Djibouti | Somalia | Somaliland |
African Horn migration routes shifting
afrol News, 2 December - Departure points for an often deadly boat trip from Africa to Yemen may be shifting from Puntland to Somaliland, with Djibouti remaining the main transit point. Coastguards now receive training to halt and to rescue migrants.
On the cliffs of Mareero, a smuggler's departure point 14 km east of Puntland's commercial port, Bossaso, Somalis wait for the evening departure of the smuggler's boat they hope will take them to Yemen.
|© afrol News / UNHCR / K McKinsey|
Coastguards from the Horn region are now to benefit from training provided by the International Organisation of Migration (IOM) to equip them with the necessary skills to protect and assist irregular migrants and asylum-seekers travelling at great risk through Somaliland, Puntland and Djibouti en route to Yemen.

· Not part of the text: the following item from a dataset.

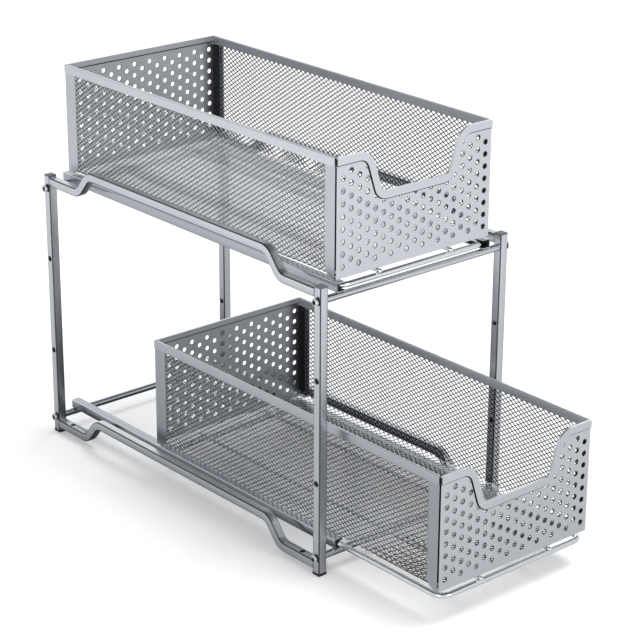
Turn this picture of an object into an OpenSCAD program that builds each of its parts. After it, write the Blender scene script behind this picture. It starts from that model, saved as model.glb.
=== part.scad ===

Odile Robert at the IOM's Horn of Africa office told afrol News that training first will be provided to coastguards from Somalia's Puntland, Yemen and Djibouti. "The coastguards of Somaliland will be included at a later stage in 2011 since they are also key actors to increase protection of migrants in the region," he added.

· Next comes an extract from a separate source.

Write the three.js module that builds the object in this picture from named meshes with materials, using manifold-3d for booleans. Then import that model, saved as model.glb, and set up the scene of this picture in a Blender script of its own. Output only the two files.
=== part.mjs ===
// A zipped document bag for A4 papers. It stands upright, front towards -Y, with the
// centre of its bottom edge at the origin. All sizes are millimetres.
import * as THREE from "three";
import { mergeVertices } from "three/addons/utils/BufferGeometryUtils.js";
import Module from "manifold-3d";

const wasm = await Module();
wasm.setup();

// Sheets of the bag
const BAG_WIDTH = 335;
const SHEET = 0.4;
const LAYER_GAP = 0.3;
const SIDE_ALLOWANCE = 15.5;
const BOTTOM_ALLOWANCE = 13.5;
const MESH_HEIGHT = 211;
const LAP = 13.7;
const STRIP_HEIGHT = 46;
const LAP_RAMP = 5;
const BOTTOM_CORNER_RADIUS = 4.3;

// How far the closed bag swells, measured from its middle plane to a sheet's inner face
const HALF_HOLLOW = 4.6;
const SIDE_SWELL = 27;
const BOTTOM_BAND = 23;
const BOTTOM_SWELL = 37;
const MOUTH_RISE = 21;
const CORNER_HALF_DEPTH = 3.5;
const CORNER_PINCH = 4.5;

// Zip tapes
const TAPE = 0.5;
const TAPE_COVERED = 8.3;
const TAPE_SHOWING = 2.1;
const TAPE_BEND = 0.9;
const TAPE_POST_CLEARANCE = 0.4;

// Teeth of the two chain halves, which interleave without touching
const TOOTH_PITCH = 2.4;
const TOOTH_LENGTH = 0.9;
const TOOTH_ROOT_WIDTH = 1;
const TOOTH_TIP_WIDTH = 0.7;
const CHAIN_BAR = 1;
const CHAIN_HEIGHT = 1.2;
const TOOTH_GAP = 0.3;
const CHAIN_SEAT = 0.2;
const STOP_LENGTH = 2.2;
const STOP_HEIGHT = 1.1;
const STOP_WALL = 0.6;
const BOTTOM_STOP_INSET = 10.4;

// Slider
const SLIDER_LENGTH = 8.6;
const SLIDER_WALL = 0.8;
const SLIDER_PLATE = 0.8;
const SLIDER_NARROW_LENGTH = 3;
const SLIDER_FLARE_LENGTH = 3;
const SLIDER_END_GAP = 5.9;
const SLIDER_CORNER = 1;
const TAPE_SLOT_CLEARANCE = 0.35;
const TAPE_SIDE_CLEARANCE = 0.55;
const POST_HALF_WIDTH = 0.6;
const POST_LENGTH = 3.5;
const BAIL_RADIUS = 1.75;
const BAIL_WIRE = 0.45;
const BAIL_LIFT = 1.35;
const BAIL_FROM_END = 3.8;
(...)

Coastguards protecting these volatile waters were facing "various security threats and challenges," Djibouti-based Mr Robert said. The Gulf of Aden region is plagued by "piracy, the smuggling of arms and drugs and the smuggling and trafficking of human beings," he explained.
Enhanced measures had been requested by government representatives "to ensure the safety of navigation, as the continuing lack of adequate search and rescue facilities make it difficult for coastguards to rescue people in distress," Mr Odlie told afrol News. Currently, regional coastguards were lacking adequate equipment, resources and capacities to rescue and assist migrants at sea.
But not only coastguards in the Gulf of Aden are vulnerable. Migrants, often victims to human trafficking, were at even greater risk. "The lawlessness and brutality of the smugglers includes throwing passengers overboard, many of whom cannot swim, in order to avoid detection," Mr Robert said.
The IOM's new training programme and provision of equipment were aiming at improving the life-saving capacity of coastguards in order to identify and protect vulnerable migrants, trafficking victims and smuggled migrants in critical situations and provide individualised assistance to their respective needs.
Asked about the current status of migration flows in the Horn of Africa region, Mr Robert told afrol News these were constantly shifting. The routes were "very complex and dynamic" and traffic was "not diminishing."
The main route throughout 2010 has been from Somalia and Ethiopia to Djibouti, where irregular migrants find boats towards Yemen in the village of Obock-Rasbir. Mr Robert expects this route to maintain its importance.
The second route from Somalia and Ethiopia to Yemen so far has gone through the Puntland city of Bossaso. This however was about to change "because of the measures taken by Puntland authorities."
Mr Robert says he has unconfirmed reports indicating that the western Somaliland town of Zeila (Seylac) could be developing into a new major departure point. His office could not yet confirm whether the Somaliland town is a new "main route or an ad-hoc route."
The third route from the Horn region goes through Sudan and Libya to Mediterranean Sea, or alternatively via the Red sea and Suez Canal to Italy or Malta. Finally, there is also a newer southern route to South Africa, according to Mr Robert.
Addressing this growing traffic has become a major regional security concern. Yesterday and today, high-level government officials from Djibouti, Ethiopia, Somalia and Yemen therefore met in Djibouti to "look at ways of improving cross-border cooperation between the four countries through better information sharing," according to IOM.